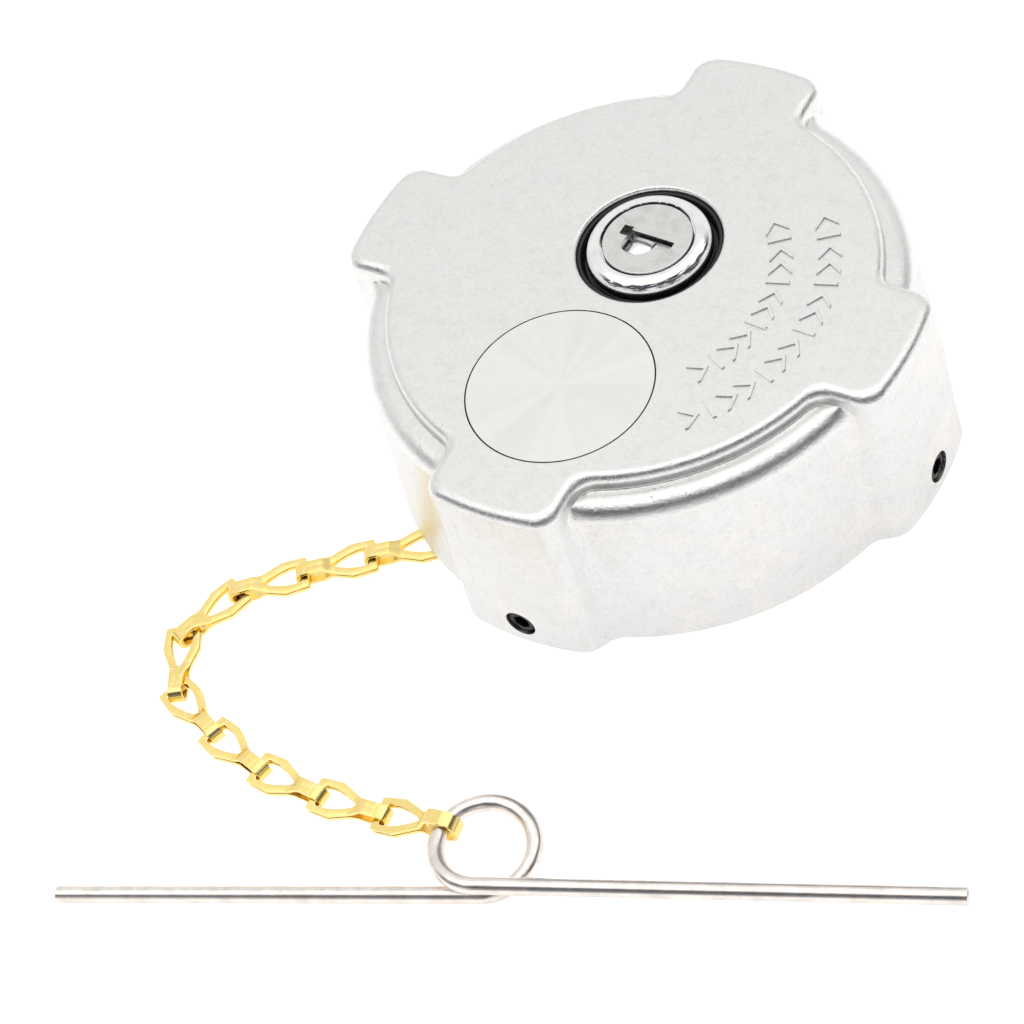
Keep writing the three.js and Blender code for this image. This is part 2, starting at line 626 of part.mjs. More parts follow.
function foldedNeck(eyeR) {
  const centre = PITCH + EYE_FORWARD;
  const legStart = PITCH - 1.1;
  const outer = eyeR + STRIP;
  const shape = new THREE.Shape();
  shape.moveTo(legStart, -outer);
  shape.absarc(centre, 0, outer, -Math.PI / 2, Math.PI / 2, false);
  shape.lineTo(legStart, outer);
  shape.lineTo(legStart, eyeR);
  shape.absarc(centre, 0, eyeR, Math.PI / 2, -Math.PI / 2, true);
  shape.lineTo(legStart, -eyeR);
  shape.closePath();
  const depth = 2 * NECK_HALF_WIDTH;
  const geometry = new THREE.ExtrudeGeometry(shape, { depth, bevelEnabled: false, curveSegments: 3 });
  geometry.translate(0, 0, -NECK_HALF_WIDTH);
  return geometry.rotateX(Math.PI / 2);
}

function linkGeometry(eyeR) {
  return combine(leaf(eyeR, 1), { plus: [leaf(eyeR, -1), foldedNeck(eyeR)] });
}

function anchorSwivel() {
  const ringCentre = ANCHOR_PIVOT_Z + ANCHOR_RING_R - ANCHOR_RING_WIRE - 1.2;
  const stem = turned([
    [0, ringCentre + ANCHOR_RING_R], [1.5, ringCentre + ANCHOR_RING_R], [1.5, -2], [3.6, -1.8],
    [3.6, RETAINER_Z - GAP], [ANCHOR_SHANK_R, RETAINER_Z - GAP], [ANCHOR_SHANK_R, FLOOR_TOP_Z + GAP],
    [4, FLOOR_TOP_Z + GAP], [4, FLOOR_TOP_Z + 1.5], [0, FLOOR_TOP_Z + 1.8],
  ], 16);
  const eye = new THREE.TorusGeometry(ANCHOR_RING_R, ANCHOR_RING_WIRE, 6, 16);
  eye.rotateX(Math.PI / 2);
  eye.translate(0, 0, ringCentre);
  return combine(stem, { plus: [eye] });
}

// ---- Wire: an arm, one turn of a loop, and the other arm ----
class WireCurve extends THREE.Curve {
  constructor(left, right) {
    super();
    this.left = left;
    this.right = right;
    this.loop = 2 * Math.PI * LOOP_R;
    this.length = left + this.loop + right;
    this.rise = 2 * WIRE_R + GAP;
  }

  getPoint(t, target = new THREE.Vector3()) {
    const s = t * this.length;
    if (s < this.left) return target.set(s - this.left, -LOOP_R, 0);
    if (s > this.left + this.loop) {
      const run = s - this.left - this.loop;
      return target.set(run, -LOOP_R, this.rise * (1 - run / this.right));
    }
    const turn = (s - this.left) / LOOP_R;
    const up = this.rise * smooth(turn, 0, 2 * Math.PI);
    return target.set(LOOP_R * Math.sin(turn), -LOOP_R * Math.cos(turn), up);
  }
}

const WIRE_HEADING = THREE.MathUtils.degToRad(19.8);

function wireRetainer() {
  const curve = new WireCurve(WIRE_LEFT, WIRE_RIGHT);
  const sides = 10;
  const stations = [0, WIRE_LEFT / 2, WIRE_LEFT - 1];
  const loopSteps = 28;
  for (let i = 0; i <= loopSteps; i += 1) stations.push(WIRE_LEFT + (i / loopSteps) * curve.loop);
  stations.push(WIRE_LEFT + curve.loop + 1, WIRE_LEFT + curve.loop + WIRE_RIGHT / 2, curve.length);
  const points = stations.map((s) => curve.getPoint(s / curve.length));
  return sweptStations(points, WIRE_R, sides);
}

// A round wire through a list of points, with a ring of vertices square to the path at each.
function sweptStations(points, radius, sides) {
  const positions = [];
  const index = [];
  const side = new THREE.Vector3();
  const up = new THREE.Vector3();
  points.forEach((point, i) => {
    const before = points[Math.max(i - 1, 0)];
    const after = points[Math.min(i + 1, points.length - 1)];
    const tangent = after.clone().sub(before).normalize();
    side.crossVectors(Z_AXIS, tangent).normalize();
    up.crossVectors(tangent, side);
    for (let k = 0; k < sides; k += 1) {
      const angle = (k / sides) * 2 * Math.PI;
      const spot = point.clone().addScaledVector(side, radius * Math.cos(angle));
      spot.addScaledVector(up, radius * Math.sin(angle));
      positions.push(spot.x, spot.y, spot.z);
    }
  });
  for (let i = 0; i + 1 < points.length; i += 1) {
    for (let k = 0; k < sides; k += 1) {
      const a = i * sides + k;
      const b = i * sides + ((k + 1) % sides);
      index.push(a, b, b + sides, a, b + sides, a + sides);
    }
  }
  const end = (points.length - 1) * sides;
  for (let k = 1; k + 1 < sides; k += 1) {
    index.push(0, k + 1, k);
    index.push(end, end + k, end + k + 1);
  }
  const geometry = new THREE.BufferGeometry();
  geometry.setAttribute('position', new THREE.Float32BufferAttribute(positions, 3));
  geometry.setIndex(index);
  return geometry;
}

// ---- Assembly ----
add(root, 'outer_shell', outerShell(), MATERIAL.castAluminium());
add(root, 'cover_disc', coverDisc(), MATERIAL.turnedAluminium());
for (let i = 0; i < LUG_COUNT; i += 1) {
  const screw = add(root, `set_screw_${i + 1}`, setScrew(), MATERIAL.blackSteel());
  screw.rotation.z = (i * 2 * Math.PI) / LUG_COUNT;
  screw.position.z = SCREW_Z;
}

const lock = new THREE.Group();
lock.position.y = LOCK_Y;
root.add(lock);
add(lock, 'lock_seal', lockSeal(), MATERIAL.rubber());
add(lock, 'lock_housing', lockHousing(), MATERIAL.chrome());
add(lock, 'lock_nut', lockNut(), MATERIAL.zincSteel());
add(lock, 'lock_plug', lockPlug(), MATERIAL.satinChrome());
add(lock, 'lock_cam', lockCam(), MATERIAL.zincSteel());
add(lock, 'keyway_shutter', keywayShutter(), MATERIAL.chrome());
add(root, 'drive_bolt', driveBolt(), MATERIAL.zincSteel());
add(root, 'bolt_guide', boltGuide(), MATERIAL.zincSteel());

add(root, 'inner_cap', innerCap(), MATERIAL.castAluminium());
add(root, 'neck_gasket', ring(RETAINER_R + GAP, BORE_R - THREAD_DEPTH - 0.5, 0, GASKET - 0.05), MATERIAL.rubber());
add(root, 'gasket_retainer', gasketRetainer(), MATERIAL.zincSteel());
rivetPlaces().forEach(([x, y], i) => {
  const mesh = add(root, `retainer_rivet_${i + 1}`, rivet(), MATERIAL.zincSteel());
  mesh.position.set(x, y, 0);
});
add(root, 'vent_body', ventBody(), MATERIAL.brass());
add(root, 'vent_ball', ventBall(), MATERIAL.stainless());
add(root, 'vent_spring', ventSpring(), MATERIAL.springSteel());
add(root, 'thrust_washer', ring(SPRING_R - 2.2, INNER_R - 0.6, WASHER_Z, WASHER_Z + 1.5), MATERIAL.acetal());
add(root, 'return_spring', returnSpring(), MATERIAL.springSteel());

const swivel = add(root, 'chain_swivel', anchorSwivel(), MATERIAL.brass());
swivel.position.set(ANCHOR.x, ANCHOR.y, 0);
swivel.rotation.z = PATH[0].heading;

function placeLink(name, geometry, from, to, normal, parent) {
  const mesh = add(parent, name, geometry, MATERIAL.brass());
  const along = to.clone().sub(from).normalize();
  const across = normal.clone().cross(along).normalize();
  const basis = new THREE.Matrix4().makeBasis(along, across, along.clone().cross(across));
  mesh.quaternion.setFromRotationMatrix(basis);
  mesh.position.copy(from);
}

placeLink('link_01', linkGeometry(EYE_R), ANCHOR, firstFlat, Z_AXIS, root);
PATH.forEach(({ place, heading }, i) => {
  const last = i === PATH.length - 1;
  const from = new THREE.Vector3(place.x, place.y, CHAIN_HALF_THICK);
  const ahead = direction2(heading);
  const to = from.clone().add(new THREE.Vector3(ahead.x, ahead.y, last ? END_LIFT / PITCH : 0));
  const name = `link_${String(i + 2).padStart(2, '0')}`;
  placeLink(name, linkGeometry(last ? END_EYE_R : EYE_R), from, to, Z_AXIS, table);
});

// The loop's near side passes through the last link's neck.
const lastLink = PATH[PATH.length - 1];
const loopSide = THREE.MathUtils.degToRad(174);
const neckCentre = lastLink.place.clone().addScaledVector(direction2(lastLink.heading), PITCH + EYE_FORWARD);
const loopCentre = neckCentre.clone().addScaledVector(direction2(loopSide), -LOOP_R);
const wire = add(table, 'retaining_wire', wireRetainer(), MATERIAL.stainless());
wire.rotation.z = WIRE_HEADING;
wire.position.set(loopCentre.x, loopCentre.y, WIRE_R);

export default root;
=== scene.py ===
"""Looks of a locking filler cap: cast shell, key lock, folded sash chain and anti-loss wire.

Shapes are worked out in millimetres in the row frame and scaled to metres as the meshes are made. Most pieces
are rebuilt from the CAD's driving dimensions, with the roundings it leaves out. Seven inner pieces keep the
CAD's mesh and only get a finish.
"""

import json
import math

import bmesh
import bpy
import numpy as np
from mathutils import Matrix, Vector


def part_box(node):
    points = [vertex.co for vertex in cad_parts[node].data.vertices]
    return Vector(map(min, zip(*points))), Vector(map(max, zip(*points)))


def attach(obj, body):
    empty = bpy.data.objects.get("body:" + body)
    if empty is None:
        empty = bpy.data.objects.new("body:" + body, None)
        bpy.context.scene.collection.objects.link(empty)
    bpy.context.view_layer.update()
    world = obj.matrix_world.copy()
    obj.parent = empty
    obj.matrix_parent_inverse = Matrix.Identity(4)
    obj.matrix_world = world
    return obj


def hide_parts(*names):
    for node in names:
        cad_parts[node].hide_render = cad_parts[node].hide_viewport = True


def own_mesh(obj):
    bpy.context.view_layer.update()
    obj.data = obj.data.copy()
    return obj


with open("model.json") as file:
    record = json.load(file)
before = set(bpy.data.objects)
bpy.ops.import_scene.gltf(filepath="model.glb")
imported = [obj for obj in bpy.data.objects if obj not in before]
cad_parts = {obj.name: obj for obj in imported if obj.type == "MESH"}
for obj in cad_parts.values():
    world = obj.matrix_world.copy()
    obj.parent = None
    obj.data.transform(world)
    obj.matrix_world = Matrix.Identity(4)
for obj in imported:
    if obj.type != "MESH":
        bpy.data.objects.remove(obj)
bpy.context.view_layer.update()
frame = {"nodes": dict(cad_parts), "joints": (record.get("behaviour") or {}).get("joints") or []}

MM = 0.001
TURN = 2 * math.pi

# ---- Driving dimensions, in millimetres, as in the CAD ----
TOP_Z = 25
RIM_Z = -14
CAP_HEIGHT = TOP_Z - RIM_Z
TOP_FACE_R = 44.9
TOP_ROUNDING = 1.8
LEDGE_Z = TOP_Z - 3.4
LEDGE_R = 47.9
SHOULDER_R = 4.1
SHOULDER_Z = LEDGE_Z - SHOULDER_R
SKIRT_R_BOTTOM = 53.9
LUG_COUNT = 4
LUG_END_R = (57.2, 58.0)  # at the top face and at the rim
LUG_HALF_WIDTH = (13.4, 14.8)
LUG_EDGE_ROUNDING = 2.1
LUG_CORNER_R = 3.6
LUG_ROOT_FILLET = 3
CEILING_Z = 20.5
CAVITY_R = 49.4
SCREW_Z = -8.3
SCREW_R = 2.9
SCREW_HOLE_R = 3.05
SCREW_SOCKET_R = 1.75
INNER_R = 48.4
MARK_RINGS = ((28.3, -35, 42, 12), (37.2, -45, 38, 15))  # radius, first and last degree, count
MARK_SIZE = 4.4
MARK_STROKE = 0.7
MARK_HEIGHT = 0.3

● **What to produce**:
Using the listing above, show each line holding the string "None".

● **Problem solution**:
    if empty is None:
        empty = bpy.data.objects.new("body:" + body, None)
    obj.parent = None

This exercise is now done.